- Task instructions
Identify and copy all lines of the material where the string "with" is found.

------ Given records

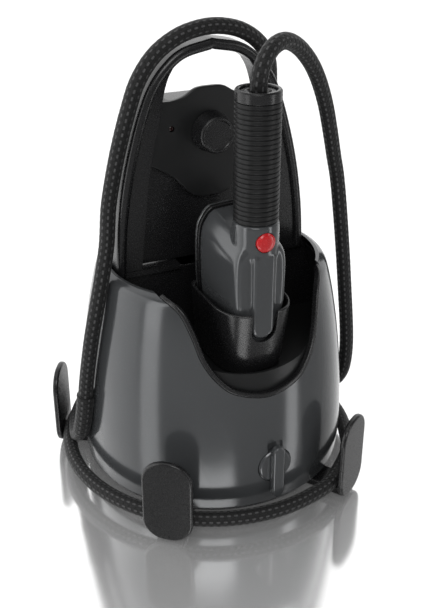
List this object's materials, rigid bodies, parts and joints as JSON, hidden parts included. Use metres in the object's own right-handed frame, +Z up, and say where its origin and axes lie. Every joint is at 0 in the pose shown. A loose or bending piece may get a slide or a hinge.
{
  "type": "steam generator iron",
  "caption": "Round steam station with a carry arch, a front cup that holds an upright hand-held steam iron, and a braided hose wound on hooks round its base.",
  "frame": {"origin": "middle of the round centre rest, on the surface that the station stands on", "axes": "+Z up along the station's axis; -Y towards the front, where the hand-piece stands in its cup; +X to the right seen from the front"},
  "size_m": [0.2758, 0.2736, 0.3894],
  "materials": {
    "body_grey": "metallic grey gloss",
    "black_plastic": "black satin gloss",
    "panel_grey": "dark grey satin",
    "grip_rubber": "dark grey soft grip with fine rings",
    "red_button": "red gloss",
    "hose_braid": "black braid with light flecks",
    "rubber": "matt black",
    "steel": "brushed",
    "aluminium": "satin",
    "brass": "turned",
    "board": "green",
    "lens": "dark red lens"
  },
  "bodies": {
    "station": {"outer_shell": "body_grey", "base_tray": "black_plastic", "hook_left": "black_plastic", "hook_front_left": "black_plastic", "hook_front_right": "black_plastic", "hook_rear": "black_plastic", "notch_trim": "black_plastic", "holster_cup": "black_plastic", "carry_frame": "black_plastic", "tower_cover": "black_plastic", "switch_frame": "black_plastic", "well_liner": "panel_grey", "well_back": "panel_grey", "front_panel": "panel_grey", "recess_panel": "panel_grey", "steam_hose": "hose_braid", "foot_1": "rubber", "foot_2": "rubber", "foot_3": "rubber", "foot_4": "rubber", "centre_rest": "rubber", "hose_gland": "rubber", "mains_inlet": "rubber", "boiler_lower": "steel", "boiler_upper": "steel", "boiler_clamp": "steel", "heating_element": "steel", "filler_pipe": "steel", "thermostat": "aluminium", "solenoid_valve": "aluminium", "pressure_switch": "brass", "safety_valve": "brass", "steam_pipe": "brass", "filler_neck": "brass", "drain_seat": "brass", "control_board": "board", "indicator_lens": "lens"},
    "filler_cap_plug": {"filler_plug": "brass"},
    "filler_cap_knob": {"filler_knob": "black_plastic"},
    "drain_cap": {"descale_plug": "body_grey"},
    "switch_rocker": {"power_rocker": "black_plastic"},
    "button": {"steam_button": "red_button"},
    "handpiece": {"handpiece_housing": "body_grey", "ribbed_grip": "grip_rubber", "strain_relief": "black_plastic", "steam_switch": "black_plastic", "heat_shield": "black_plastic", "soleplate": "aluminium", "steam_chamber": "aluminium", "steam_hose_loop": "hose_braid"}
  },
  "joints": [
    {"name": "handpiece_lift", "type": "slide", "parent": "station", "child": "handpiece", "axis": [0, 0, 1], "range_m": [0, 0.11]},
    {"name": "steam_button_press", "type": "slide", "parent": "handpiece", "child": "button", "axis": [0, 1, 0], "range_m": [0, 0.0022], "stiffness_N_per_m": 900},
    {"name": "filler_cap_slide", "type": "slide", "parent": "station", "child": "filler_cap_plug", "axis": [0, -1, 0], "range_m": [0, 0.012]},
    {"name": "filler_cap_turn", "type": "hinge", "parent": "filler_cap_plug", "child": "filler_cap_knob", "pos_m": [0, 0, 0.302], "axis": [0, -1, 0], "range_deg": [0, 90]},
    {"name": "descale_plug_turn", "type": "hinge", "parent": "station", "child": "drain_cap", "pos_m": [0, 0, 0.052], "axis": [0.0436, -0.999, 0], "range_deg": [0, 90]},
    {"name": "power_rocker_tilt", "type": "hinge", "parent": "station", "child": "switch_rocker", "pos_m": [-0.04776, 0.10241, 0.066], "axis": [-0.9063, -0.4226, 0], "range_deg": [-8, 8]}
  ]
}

------------
------ Given records

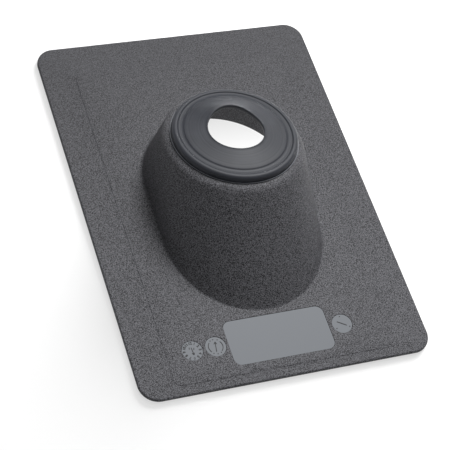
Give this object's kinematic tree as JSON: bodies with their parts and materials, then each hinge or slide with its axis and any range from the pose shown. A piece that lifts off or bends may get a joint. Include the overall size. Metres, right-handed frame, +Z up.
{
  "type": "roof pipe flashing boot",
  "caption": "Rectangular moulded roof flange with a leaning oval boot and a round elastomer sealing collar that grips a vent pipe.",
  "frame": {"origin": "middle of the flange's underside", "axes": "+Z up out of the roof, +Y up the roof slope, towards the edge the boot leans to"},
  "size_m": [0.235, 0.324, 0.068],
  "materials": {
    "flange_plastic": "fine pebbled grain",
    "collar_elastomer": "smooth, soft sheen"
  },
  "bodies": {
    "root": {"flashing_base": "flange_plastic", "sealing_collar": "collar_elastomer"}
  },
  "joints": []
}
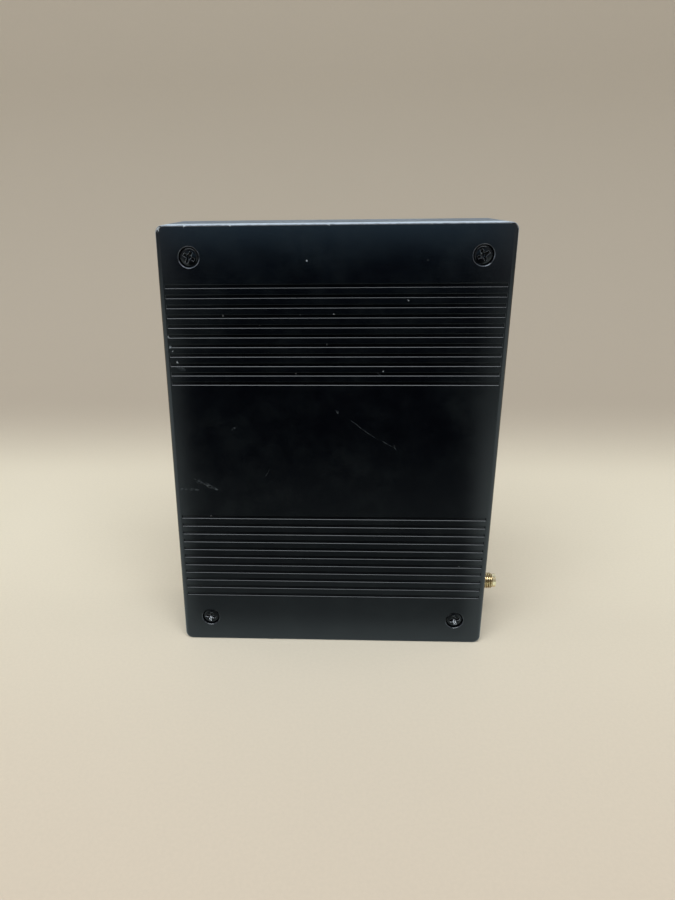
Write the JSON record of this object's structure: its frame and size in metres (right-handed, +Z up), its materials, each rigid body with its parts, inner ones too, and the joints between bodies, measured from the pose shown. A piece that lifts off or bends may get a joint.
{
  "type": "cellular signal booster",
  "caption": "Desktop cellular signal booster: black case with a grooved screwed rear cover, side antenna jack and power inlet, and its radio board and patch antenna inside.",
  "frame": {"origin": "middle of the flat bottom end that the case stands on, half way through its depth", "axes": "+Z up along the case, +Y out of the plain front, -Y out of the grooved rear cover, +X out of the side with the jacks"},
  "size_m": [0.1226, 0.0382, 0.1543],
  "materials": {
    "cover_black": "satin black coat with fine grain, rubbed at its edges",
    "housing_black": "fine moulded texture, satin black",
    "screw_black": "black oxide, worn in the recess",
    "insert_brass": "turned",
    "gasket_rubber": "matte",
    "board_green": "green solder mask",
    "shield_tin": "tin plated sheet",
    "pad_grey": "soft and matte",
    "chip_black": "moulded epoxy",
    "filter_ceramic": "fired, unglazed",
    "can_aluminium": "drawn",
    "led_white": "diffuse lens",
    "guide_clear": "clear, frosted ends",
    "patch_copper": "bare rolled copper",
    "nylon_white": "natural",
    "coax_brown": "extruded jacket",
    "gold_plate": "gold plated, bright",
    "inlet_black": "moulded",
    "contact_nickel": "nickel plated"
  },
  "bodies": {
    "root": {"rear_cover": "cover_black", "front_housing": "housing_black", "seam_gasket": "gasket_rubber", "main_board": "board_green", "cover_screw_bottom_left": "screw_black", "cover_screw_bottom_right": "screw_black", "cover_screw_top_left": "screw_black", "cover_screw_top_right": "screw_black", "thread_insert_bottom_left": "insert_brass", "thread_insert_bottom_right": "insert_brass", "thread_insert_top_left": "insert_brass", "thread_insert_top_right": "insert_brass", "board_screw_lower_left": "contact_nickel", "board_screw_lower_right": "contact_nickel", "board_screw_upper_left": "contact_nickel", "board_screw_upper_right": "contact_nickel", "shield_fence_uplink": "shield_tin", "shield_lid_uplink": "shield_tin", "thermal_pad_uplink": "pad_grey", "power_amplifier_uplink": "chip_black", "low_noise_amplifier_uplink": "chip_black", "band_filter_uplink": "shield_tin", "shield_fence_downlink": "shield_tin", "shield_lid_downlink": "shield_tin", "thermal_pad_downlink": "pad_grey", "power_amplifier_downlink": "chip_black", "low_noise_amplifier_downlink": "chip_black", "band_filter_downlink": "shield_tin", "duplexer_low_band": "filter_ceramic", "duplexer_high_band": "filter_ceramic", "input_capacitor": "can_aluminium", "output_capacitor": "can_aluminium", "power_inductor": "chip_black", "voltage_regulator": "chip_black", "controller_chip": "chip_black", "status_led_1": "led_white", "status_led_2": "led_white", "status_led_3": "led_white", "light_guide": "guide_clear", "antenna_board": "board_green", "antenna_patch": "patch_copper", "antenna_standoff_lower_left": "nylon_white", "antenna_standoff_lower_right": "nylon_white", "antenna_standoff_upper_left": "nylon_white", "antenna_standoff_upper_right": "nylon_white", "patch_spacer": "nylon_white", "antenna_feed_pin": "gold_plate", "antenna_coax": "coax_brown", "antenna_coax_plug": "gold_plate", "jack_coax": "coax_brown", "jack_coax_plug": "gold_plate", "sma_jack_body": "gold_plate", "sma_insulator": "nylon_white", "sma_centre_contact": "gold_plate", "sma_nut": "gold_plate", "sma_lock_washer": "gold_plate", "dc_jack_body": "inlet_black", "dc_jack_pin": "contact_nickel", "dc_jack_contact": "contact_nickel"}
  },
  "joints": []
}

------------

- Solution for this task
  "caption": "Round steam station with a carry arch, a front cup that holds an upright hand-held steam iron, and a braided hose wound on hooks round its base.",
    "grip_rubber": "dark grey soft grip with fine rings",
    "hose_braid": "black braid with light flecks",
Give this object's kinematic tree as JSON: bodies with their parts and materials, then each hinge or slide with its axis and any range from the pose shown. A piece that lifts off or bends may get a joint. Include the overall size. Metres, right-handed frame, +Z up.
  "caption": "Rectangular moulded roof flange with a leaning oval boot and a round elastomer sealing collar that grips a vent pipe.",
Write the JSON record of this object's structure: its frame and size in metres (right-handed, +Z up), its materials, each rigid body with its parts, inner ones too, and the joints between bodies, measured from the pose shown. A piece that lifts off or bends may get a joint.
  "caption": "Desktop cellular signal booster: black case with a grooved screwed rear cover, side antenna jack and power inlet, and its radio board and patch antenna inside.",
  "frame": {"origin": "middle of the flat bottom end that the case stands on, half way through its depth", "axes": "+Z up along the case, +Y out of the plain front, -Y out of the grooved rear cover, +X out of the side with the jacks"},
    "cover_black": "satin black coat with fine grain, rubbed at its edges",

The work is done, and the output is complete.